Ora, mais do que estas lutas internas no BE, o que determinará o futuro deste partido, repetimos, é a sua capacidade de atrair eleitores em 2015. Este jogo passa-se no exterior do Pavilhão das Olaias e tem como parceiro o novo Livre e a capacidade inegável que Rui Tavares teve de congregar em torno de si intelectuais e personalidades de esquerda que estão para além do próprio Livre, do Fórum Manifesto e da Renovação Comunista.

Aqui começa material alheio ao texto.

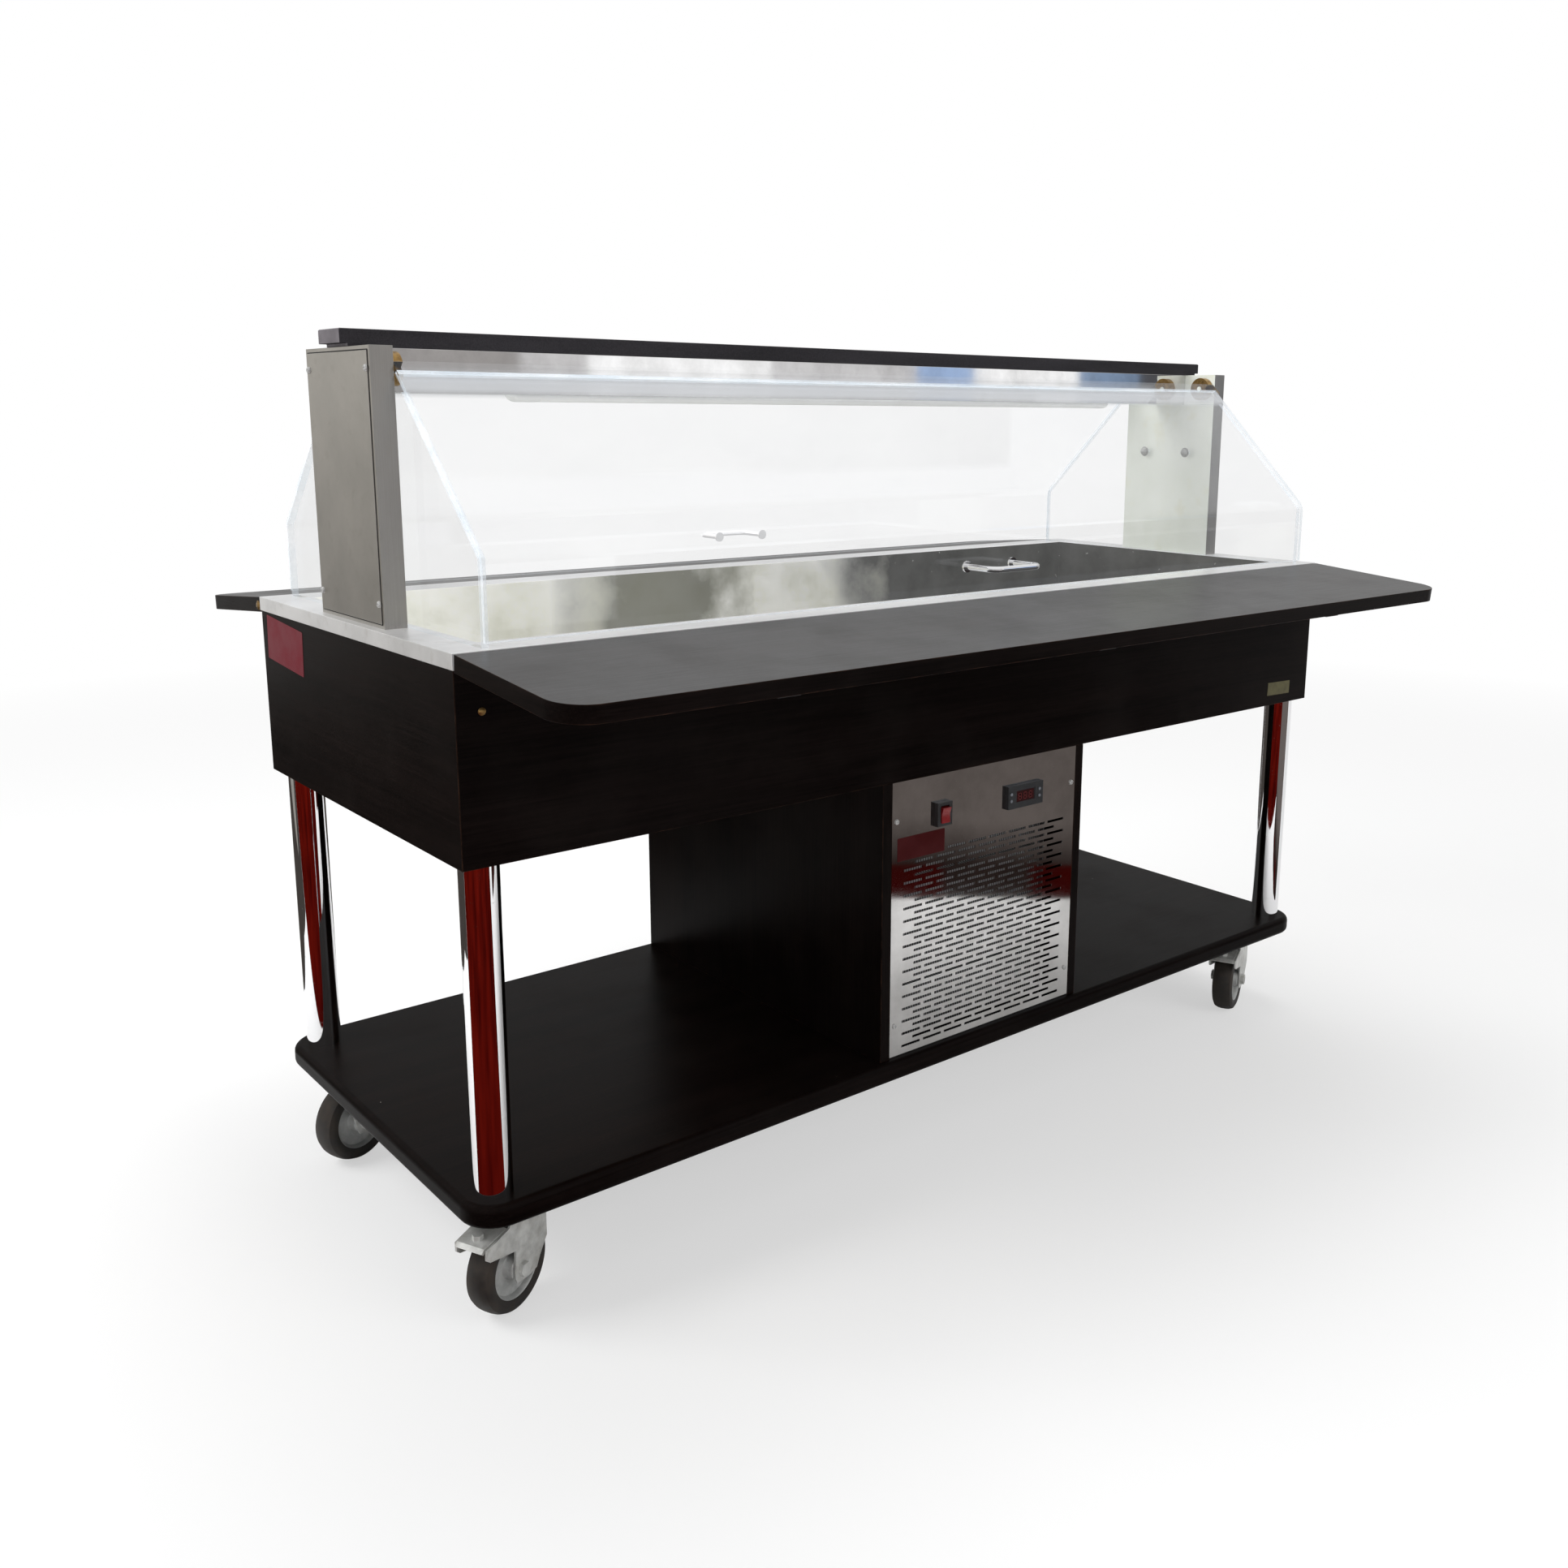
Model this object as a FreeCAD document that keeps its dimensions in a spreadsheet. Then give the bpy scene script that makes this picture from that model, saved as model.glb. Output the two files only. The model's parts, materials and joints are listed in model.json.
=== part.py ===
import FreeCAD, Part
import math
import os
import Sketcher

# Mobile refrigerated salad bar.  Millimetres, +Z up, +X along the length, the customer side at -Y.
# The origin is on the floor, midway along and midway across the object.

doc = FreeCAD.newDocument("mobile_salad_bar")
sheet = doc.addObject("Spreadsheet::Sheet", "dims")
bodies = []


class Size:
    """A length or angle together with the spreadsheet expression that drives it."""

    def __init__(self, value, text):
        self.value = float(value)
        self.text = text

    def __add__(self, other):
        other = size(other)
        return Size(self.value + other.value, f"({self.text} + {other.text})")

    def __sub__(self, other):
        other = size(other)
        return Size(self.value - other.value, f"({self.text} - {other.text})")

    def __mul__(self, other):
        other = size(other)
        return Size(self.value * other.value, f"({self.text} * {other.text})")

    def __truediv__(self, other):
        other = size(other)
        return Size(self.value / other.value, f"({self.text} / {other.text})")

    def __radd__(self, other):
        return size(other) + self

    def __rsub__(self, other):
        return size(other) - self

    def __rmul__(self, other):
        return size(other) * self

    def __neg__(self):
        return Size(-self.value, f"(0 - {self.text})")


def size(thing):
    return thing if isinstance(thing, Size) else Size(thing, f"{float(thing):.6g}")


def sine(angle):
    return Size(math.sin(math.radians(angle.value)), f"sin({angle.text} * 1 deg)")


def cosine(angle):
    return Size(math.cos(math.radians(angle.value)), f"cos({angle.text} * 1 deg)")


rows_used = 0


def dim(alias, value):
    """One driving dimension: a plain number in the sheet, and the Size that reads it."""
    global rows_used
    rows_used += 1
    sheet.set(f"A{rows_used}", alias)
    sheet.set(f"B{rows_used}", f"{value:g}")
    sheet.setAlias(f"B{rows_used}", alias)
    return Size(value, f"dims.{alias}")


# ---------------------------------------------------------------- driving dimensions
# cold box and worktop
worktop = dim("worktop_height", 878)
box_length = dim("box_length", 1726)
box_depth = dim("box_depth", 645)
apron_height = dim("apron_height", 260)
apron_thick = dim("apron_thick", 19)
box_floor_thick = dim("box_floor_thick", 18)
gauge = dim("sheet_gauge", 1.5)
lip_height = dim("lip_height", 20)
well_length = box_length - dim("rim_length", 58) * 2
well_width = box_depth - dim("rim_depth", 57.5) * 2
well_depth = dim("well_depth", 170)
drain_bore = dim("drain_bore", 32)
drain_x = well_length / 2 - dim("drain_from_well_end", 165)
# base board, posts and machine bay
base_length = box_length + dim("base_overhang_length", 9) * 2
base_depth = box_depth + dim("base_overhang_depth", 12.5) * 2
base_thick = dim("base_thick", 32)
base_top = dim("base_top_height", 184)
base_corner = dim("base_corner_radius", 50)
base_round = dim("base_edge_radius", 10)
post_dia = dim("post_diameter", 50)
post_wall = dim("post_wall", 2)
post_in_x = dim("post_inset_length", 36)
post_in_y = dim("post_inset_depth", 34)
bay_width = dim("bay_width", 400)
bay_shift = dim("bay_shift", 8)
bay_board = dim("bay_board_thick", 18)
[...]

Assim, entre os promotores da “candidatura cidadã” do Livre estão nomes mais ou menos expectáveis como Ana Drago, Daniel Oliveira, Rogério Moreira, Cipriano Justo, Paulo Fidalgo, Carlos Brito, Henrique de Sousa, Fernando Sousa Marques, Carlos Luís Figueira, José Manuel Tengarrinha, Luísa Mesquita, Florival Lança, Ulisses Garrido, Isabel do Carmo, Pilar del Rio, Luís Moita, José Reis, Ricardo Paes Mamede, Eugénia Pires, Sandro Mendonça e Boaventura Sousa Santos.

Mas estão outros que não são tão previsíveis, como é o caso de Viriato Soromenho-Marques, Ricardo Sá Fernandes, São José Lapa, Luísa Costa Gomes, Mário Laginha, Júlio Machado Vaz, Alexandra Lucas Coelho, Jorge Wemans, Augusto M. Seabra, André Freire, Miguel Vale de Almeida e Pedro Bacelar de Vasconcelos. Já para não falar de alguns jovens ainda sem proeminência pública, mas que representam uma renovação geracional e intelectual.

A questão é saber até onde será atractiva para o eleitorado esta proposta liderada por uma nova geração, nascida depois do 25 de Abril, que não está enredada nas teias das rivalidades velhas de 40 ou 50 anos entre o PCP e a extrema-esquerda, e que parece não ter medo de partilhar o poder e de tentar condicionar uma governação do PS à esquerda.